Downstairs arty types lounge over drinks and savoury bar snacks in Oscar’s Bar & Restaurant or retire to the screening room while upstairs luxuriously comfortable bedrooms have some of the best double glazing in London to ensure a good night’s sleep. Charlotte Street Hotel is ideal for couples, families and indeed anyone who wants a city-centre base overseen by talented hoteliers who know how to spoil their guests.

 (Handout)
(Handout)

Double rooms at Charlotte Street Hotel start from £284; hotels/london/charlotte-street-hotel">firmdalehotels.com

Where to be pampered

Head directly to Charlotte Place, a charming, plant-filled and car-free stretch of small shops and boutique businesses off Goodge Street. First stop is Radiance London (radiancelondon.co.uk), a long-established beauty salon and a favourite with models including Lila Moss and Daisy Lowe. The most in-demand treatments include lash lifts, massages and bespoke facials with threading, tanning and electrolysis also on the extensive menu. The caring and genuinely friendly staff and luxe-yet-intimate atmosphere have given Radiance London a much-deserved loyal following.

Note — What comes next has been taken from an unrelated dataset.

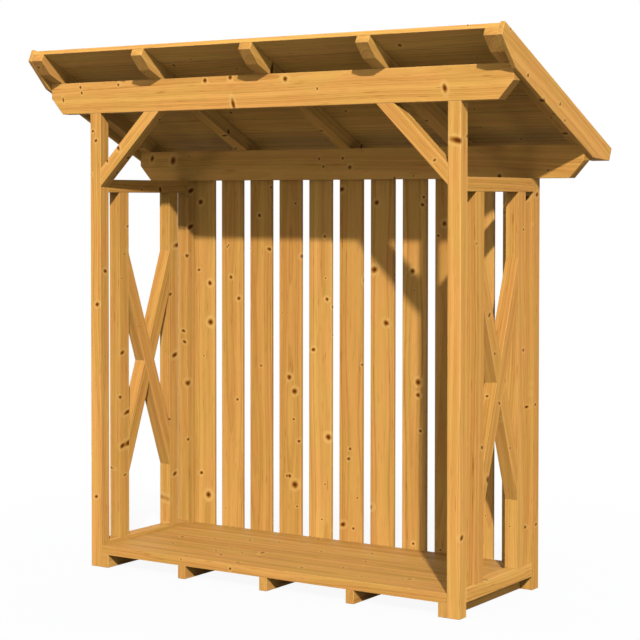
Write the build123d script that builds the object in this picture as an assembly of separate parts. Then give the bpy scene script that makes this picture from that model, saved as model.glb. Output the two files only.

Radiance London (Radiance London)
Radiance London (Radiance London)

Next cross directly over to Saco Hair (sacohair.com), another long-standing Charlotte Place business with starry clientele. Dawn French and Rosamund Pike are regulars here, coming for expert haircare and styling in a friendly, unpretentious salon. Founders Richard and Aldo are serious about building healthy hair for their clients – their latest product range, Supernature, is billed as ‘Superfood’ for hair – and offer modern, sexy styling or simply an instantly uplifting sleek blow dry.

Where to Eat

Hakkasan Hanway Place opened in 2001 (Handout)
Hakkasan Hanway Place opened in 2001 (Handout)

Fitzrovia’s restaurants range from cheap and cheerful Thai up to Michelin-starred experiences. Starting at the top, Hakkasan Hanway Place (hakkasan.com) opened in 2001 and has held its Michelin-star status continually since 2003 making it arguably London’s most famous Chinese restaurant. Its hidden doorway immediately off Oxford Street, its knowledgeable staff and clubby, atmospheric interiors are all part of the theatrical magic.

Elsewhere, there’s Japanese at Roka (rokarestaurant.com), tapas at Salt Yard (saltyardgroup.co.uk) and Barrica (barrica.co.uk) and ‘Modern British’ at Berner’s Tavern (bernerstavern.com). Coffee specialists rave about Kaffeine (kaffeine.co.uk) while brunch at laid-back Riding House Café (ridinghouse.cafe) is a perpetual favourite with the avocado-obsessive crowd. MasterChef’s Monica Galetti serves up her expertise at Mere (mere-restaurant.com) or, more affordably, the Taiwanese buns at Bao (baolondon.com) come heaped with praise.

Where to get your culture fix

The British Museum in Great Russell Street has over 8 million pieces (SIPA USA/PA Images)
The British Museum in Great Russell Street has over 8 million pieces (SIPA USA/PA Images)

The British Museum in Great Russell Street has over eight million pieces in its permanent collection, enough to occupy you for several weekends. Perhaps start with the Rosetta Stone, the Elgin Marbles and the Egyptian Mummies. Other Fitzrovia Museums include The Cartoon Museum and Pollocks Toy Museum.

If you want to ‘shop small’ then Fitzrovia is the place. It’s heaped with boutiques and one-off shops yet also on hand for the department stores along Oxford Street: retail nirvana. Focus on Charlotte Street, Rathbone Street, Windmill Street and New Cavendish Street. Check out the contemporary art galleries on Eastcastle Street, go furniture shopping in Tottenham Court Road or head up north to Camden Market.